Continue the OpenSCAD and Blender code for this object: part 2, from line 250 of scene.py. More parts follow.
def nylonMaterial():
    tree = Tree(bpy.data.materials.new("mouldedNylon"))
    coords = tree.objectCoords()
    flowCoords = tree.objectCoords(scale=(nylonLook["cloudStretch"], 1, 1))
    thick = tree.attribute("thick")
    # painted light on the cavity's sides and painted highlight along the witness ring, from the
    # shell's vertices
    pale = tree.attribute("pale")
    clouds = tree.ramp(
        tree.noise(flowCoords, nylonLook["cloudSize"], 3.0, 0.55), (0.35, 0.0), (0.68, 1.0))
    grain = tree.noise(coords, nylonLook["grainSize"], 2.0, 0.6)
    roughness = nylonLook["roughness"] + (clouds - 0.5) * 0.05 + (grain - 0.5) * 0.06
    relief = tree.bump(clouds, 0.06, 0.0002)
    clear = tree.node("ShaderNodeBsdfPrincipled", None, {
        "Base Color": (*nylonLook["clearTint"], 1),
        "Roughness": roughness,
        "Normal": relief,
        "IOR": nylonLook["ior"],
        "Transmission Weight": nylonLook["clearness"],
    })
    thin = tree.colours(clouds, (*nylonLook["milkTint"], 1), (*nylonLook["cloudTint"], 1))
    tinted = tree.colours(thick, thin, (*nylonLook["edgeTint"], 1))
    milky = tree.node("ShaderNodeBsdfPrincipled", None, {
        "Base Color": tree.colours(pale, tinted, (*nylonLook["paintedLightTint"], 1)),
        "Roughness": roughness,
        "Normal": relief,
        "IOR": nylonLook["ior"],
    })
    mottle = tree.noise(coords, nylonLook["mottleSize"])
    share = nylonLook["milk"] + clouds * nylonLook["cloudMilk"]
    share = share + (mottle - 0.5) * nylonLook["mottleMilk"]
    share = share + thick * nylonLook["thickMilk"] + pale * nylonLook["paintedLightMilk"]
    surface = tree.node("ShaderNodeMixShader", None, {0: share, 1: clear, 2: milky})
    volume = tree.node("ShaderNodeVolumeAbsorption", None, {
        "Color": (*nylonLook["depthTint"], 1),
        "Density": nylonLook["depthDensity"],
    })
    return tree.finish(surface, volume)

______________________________

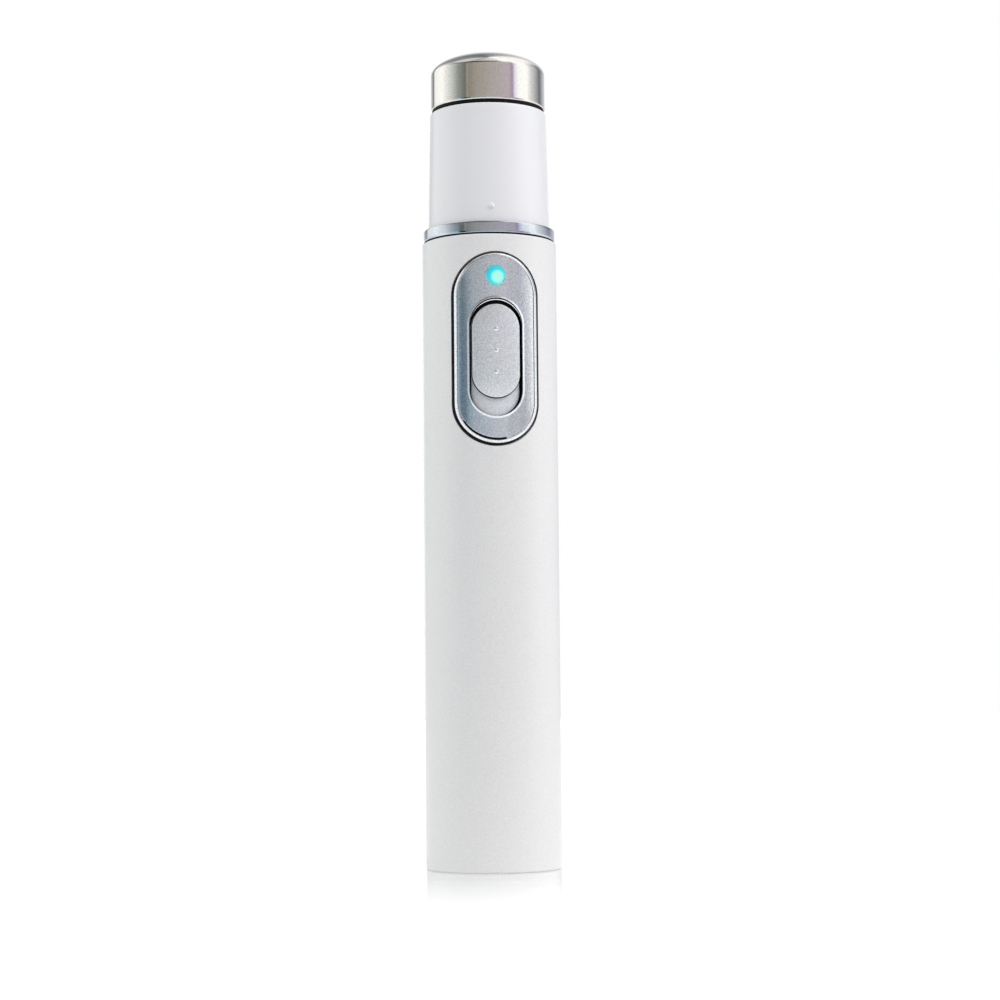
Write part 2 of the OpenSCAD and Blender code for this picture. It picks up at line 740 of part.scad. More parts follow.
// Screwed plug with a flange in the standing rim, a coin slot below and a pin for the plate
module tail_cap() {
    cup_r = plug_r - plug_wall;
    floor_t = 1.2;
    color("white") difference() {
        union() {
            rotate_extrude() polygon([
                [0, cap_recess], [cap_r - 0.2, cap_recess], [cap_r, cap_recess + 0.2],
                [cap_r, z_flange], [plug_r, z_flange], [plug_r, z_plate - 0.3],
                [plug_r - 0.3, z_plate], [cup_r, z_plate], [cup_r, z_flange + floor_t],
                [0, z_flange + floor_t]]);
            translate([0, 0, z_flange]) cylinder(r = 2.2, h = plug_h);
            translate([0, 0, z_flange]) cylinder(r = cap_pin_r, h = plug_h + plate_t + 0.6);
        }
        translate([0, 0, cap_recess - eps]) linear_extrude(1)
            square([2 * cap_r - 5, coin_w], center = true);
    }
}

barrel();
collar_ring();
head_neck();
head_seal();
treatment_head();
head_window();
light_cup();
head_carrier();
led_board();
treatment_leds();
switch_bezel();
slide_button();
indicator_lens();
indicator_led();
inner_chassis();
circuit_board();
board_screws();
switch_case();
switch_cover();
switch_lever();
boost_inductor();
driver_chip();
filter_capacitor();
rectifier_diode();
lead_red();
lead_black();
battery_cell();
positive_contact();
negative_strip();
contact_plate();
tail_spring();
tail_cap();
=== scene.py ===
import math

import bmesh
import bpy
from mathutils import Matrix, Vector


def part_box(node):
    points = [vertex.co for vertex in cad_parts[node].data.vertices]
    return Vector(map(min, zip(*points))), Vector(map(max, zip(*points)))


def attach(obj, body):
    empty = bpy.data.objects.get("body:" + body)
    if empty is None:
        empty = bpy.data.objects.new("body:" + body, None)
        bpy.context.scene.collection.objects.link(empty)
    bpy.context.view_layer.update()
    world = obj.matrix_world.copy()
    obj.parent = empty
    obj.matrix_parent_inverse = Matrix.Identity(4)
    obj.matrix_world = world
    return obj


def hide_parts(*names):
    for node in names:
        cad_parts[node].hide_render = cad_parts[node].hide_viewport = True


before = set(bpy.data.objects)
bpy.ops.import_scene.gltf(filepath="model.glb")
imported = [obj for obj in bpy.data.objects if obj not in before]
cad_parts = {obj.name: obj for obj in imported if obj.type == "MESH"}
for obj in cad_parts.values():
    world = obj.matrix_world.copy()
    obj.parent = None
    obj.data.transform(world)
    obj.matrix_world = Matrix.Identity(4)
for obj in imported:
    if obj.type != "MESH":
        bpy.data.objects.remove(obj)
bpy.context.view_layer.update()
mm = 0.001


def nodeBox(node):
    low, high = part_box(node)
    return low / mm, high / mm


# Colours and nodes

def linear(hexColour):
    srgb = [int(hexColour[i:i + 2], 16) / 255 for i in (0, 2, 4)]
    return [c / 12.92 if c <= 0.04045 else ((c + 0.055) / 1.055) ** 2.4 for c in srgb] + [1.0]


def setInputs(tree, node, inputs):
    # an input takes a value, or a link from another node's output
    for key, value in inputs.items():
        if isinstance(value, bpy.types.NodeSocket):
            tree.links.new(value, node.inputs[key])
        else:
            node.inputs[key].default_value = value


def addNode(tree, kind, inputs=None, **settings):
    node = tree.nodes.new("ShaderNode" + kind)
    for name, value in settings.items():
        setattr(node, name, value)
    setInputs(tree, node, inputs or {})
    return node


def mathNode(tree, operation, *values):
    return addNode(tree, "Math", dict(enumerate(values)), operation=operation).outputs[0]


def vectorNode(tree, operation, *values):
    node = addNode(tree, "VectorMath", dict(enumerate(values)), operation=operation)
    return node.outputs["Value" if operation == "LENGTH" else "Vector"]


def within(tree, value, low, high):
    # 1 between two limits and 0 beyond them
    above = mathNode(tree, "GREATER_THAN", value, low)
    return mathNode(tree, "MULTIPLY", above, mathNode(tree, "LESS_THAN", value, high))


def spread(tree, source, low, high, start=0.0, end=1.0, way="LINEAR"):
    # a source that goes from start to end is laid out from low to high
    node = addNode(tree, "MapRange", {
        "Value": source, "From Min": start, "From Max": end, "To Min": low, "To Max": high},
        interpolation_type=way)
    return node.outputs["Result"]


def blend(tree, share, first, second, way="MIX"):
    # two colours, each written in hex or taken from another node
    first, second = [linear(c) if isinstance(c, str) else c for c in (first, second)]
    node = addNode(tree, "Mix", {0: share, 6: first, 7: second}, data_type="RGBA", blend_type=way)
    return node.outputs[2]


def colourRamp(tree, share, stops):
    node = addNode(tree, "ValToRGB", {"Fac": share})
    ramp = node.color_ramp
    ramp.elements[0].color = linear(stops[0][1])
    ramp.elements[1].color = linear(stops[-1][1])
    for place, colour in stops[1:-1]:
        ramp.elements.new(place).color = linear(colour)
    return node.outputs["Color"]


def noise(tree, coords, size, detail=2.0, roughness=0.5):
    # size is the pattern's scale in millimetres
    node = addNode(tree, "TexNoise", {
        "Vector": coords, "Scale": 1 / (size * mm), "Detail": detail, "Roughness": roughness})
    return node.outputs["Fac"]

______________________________

• _Short problem_
The required output is an exact reproduction of the lines starting at the one that contains "treatment_leds();" and ending at the one that contains "bpy.context.scene.collection.objects.link(empty)". Both boundary lines belong to it.

• _Final answer_
treatment_leds();
switch_bezel();
slide_button();
indicator_lens();
indicator_led();
inner_chassis();
circuit_board();
board_screws();
switch_case();
switch_cover();
switch_lever();
boost_inductor();
driver_chip();
filter_capacitor();
rectifier_diode();
lead_red();
lead_black();
battery_cell();
positive_contact();
negative_strip();
contact_plate();
tail_spring();
tail_cap();
=== scene.py ===
import math

import bmesh
import bpy
from mathutils import Matrix, Vector


def part_box(node):
    points = [vertex.co for vertex in cad_parts[node].data.vertices]
    return Vector(map(min, zip(*points))), Vector(map(max, zip(*points)))


def attach(obj, body):
    empty = bpy.data.objects.get("body:" + body)
    if empty is None:
        empty = bpy.data.objects.new("body:" + body, None)
        bpy.context.scene.collection.objects.link(empty)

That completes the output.